Die Stadtwerke Soest haben sich einkaufsseitig dem Markt angepasst. Das Unternehmen nutzt die Volatilitäten aus. Ziel sollte es aus Unternehmersicht nicht sein, beispielsweise an einem Tag fünf Angebote nebeneinander zu legen und das günstigste zu nehmen, sondern alle Faktoren zu berücksichtigen. „Es sind immer neue Einflussfaktoren von außen relevant: Klimapakt, Saudi-Arabien, zu wenig Wasser im Rhein,“ so die Fachleute. Dies habe zwar alles in der Regel keine langfristigen Preiseffekte, aber führe zu kurzen und heftigen Ausschlägen. Deshalb sollte nach Meinung der Experten „nicht zwei Tage nach Saudi-Arabien ein Preis für die Folgejahre angefragt werden.“ Der sei dann naturgemäß hoch, normalerweise eine Woche später aber wieder deutlich günstiger.

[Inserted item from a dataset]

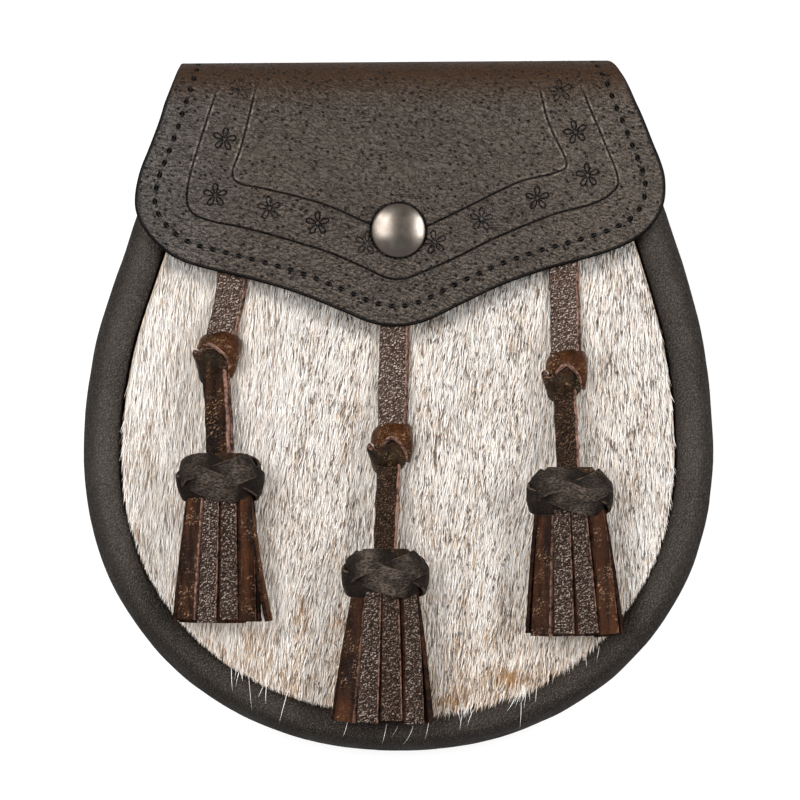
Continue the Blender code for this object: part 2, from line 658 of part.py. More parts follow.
def build_fringe(row, leather):
    """A neck with a skirt of cut strips that grow out of its lower face and lie down on the fur."""
    x, y = np.array(row["head"]) * MM
    end_y = row["fringe_y"] * MM
    top_z, end_z = knot_axis(row), float(crest_level(end_y)) + GAP + SKIRT_DEEP
    sides = (np.arange(STRIPS)[:, None] + 0.5 + STRIP_SHARE * np.array((-0.5, 0.5))) / STRIPS
    shares = sides.ravel()
    count = len(shares)
    neck, normals = ellipse_places(NECK_WIDE, NECK_DEEP, shares)
    points = []
    low = y - NECK_BELOW
    for level, places in ((y + NECK_ABOVE, neck), (low, neck), (low, neck - STRIP_THICK * normals)):
        points.extend((x + across, level, top_z + over) for across, over in places)
    faces = [tuple(range(count)), tuple(2 * count + point for point in reversed(range(count)))]
    for point in range(count):
        beside = (point + 1) % count
        faces.append((point, count + point, count + beside, beside))
        if point % 2:
            faces.append((count + point, 2 * count + point, 2 * count + beside, count + beside))
    for strip in range(STRIPS):
        first, second = 2 * strip, 2 * strip + 1
        last = [count + first, count + second, 2 * count + second, 2 * count + first]
        trim = 1.0 - STRIP_TRIM * (strip * 5 % 4) / 3
        stray = row["stray"] * MM if strip == 0 else 0.0
        for step in range(1, STRIP_STEPS + 1):
            share = step / STRIP_STEPS
            spread = share**SKIRT_SPREAD
            wide = NECK_WIDE + (row["skirt"] * MM - NECK_WIDE) * spread
            deep = NECK_DEEP + (SKIRT_DEEP - NECK_DEEP) * spread
            edge, out = ellipse_places(wide, deep, shares[[first, second]])
            edge = np.concatenate([edge, edge[::-1] - STRIP_THICK * out[::-1]])
            middle_x = x + row["lean"] * MM * share + stray * share**STRAY_SPREAD
            middle_z = top_z + (end_z - top_z) * spread
            level = low + (end_y - low) * share * trim
            new = [len(points) + corner for corner in range(4)]
            points.extend((middle_x + across, level, middle_z + over) for across, over in edge)
            for corner in range(4):
                beside = (corner + 1) % 4
                faces.append((last[corner], last[beside], new[beside], new[corner]))
            last = new
        faces.append(tuple(last))
    return add_object(f"fringe_{row['side']}", points, faces, leather)


def main():
    for old in list(bpy.data.objects):
        bpy.data.objects.remove(old)
    border = material("border_leather", (0.060, 0.051, 0.042), 0.55)
    tooled = material("flap_leather", (0.066, 0.055, 0.046), 0.5)
    fur = material("fur", (0.62, 0.55, 0.48), 0.8)
    brown = material("tassel_leather", (0.070, 0.038, 0.024), 0.4)
    black = material("knot_leather", (0.038, 0.030, 0.025), 0.5)
    metal = material("snap_metal", (0.62, 0.60, 0.57), 0.3, 1.0)
    build_back_panel(border)
    build_gusset(border)
    build_fur_front(fur)
    build_flap(tooled)
    build_snap(metal)
    build_belt_loop("left", -LOOP_X, border)
    build_belt_loop("right", LOOP_X, border)
    for row in TASSELS:
        build_strap(row, brown)
        build_woven_knot(row, black)
        build_fringe(row, brown)


main()
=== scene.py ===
"""Looks of a sporran pouch: rolled border, fur front, tooled flap, snap and three leather tassels.

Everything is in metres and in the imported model's frame. The pouch lies on its back: +X is to its right
and +Y to its top, seen from the front, and its front faces +Z.
"""

import logging
import math
from collections.abc import Sequence
from dataclasses import dataclass
from enum import Enum

import bpy
import numpy as np
from mathutils.geometry import delaunay_2d_cdt
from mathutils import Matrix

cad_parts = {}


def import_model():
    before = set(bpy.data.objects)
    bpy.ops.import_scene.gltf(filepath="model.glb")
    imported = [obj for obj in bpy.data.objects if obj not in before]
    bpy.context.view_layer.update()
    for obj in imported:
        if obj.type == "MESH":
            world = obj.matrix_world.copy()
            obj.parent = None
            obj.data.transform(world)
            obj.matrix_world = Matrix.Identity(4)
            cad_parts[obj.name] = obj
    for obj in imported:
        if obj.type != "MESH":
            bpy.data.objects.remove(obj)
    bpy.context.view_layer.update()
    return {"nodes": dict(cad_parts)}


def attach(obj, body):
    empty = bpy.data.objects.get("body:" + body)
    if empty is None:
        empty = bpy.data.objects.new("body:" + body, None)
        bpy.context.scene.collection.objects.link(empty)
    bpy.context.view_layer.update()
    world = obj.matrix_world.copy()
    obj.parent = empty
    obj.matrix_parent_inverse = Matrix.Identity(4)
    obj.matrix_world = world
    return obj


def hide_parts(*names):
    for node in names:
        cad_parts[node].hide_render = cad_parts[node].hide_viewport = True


MM = 0.001
GAP = 0.3 * MM  # clearance between two pieces that touch
TURN = 2 * math.pi
BODY = "root"
TINT = "tint"
HAIR_COLOUR = "hair_colour"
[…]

Weltweite Marktbeobachtung

Die Fachleute der Stadtwerke Soest beschäftigen sich seit Jahrzehnten mit Beschaffungsstrategien und konsultieren täglich nationale und internationale Quellen, Wetterprognosen und exklusive Verlautbarungen von Erzeugerseite, um ihre Schlüsse zu ziehen. Denn es sind – wie oben gezeigt - viele Faktoren, die auf die Weltmarktpreise einwirken und sie in die eine oder andere Richtung beeinflussen. Diese Aspekte frühzeitig zu erkennen und richtig einzuordnen, verschafft den Wettbewerbsvorteil, von dem die Stadtwerke und ihre Kunden profitieren.

Beschaffung über das ganze Jahr

Eine zentrale Erkenntnis dabei: Wer Energie beschafft, braucht dazu langfristige und ganzjährige Strategien. Niemals wird ein Portfolio nur mit dem einen großen Schlag gedeckt, denn selbst wenn subjektiv ein attraktiver Preis verlockend erscheint, wer kann mit Sicherheit ausschließen, dass die Spirale nicht weiter nach unten geht. Dann entpuppt sich das vermeintliche Schnäppchen als böse Hypothek.

Energiebeschaffung ist eine Wissenschaft

Nicht zuletzt deshalb haben sich bereits Generationen von Energiewirtschaftlern in Dutzenden von Büchern und akademischen Abhandlungen mit der Berechnung der geeigneten Beschaffungszeiträume beschäftigt. Aus diesen Erkenntnissen schöpfen die Fachleute der Stadtwerke Soest und ziehen ihre Schlüsse. So entstehen geeignete Beschaffungsstrategien, von denen die Stadtwerke und deren Kundinnen und Kunden langfristig profitieren.